Joe Lanzisero: Well, I think it was different, but the same, and I’ll explain that the same in that it still had to be an emotional experience. I mean, what makes Disney rides and attractions and shows great is that they’re either based on IP or based on stories that in some way have an emotional connection to the guests, those characters, you’ve heard that song, it makes you feel a certain way, and that’s what brings people back to the Disney parks, that it connects with them some way emotionally.
So that’s the thing that’s the same in what we were trying to do on the cruise ship. The thing that was different was, I call it the storytelling form in the parks. You know, have rides that run anywhere from three to 12 minutes long. You have shows that are 20 minutes long. So it’s kind of a short form of storytelling.
But I quickly realized on the cruise ships that we had this luxury of time to tell the stories and to modulate the stories because on a cruise ship, we had guests for three days, five days, seven days, 12 days. We didn’t have to rush to get to an end of an experience that we could plan the experience over multiple days like we did with the detective agency game that we created for the crews, some of the experiences on the upper deck in terms of the water play infusing story into those other mini golf course that we did, the shows on the ship.

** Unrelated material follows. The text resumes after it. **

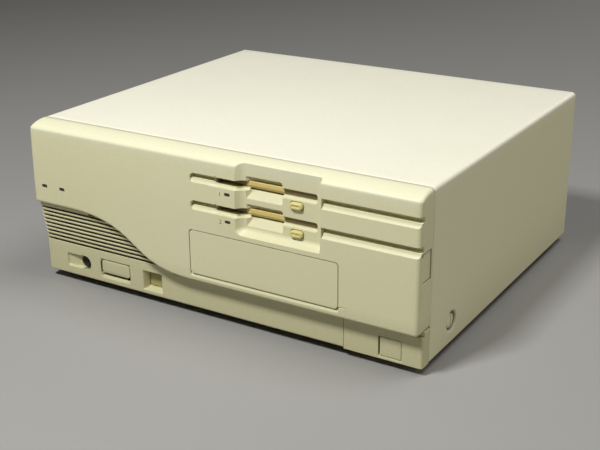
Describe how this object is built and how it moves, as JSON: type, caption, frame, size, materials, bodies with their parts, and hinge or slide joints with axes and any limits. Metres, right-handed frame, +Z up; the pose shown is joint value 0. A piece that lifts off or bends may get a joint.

So it’s just a different way to thinking about how we applied Disney storytelling, Disney IP across a longer period of time, how it would be experienced over that longer period of time. Also, knowing too that we wanted to modulate the amount of Disney because we had some guests that may not want to have as much of the infusion of Disney characters and storytelling as you would get in the theme park, but we still wanted to make sure it was there.
So we were very careful about how we apportioned it across the ship. In some cases, it was right out in front of you in terms of a visual thing. In others cases, it was more thoughtfully, subliminal, or on a less blatant level. I think about what we did with the Remy restaurant on the Disney Dream and Fantasy, where it’s based on the characters from Ratatouille. But when you walk in your first, the first take is, wow, this is a very elegant looking restaurant. It looks like something I might see in Paris somewhere. So that’s your first take.
But then when you start looking closer, you see, oh, there’s the Remy character that’s been designed into the back of the seats, and there’s a little fixture that has the characters on it. And then we created the actual dining room from Gaston’s in the movie. So it was a different way of thinking about how you applied the Disney storytelling, but in the end, we still had to have the same end result that you had this emotional experience because the characters, the stories and we’re delivering them to you in a way that is touching.
Dan Heaton: I think that’s a great way to end, because like you mentioned, that kind of approach is what you’re going to take on any project and especially give a lot of the ones we’ve talked about. Joe, thank you so much for doing this. You’ve had an amazing career. I really appreciate you taking the time to talk about some of it.
Joe Lanzisero: Dan, it was an absolute privilege to be able to talk to you today and to relive some of these great opportunities that I was given over the years. I really feel fortunate that I, I’m gone from Disney, the things that I was able to be involved with live on.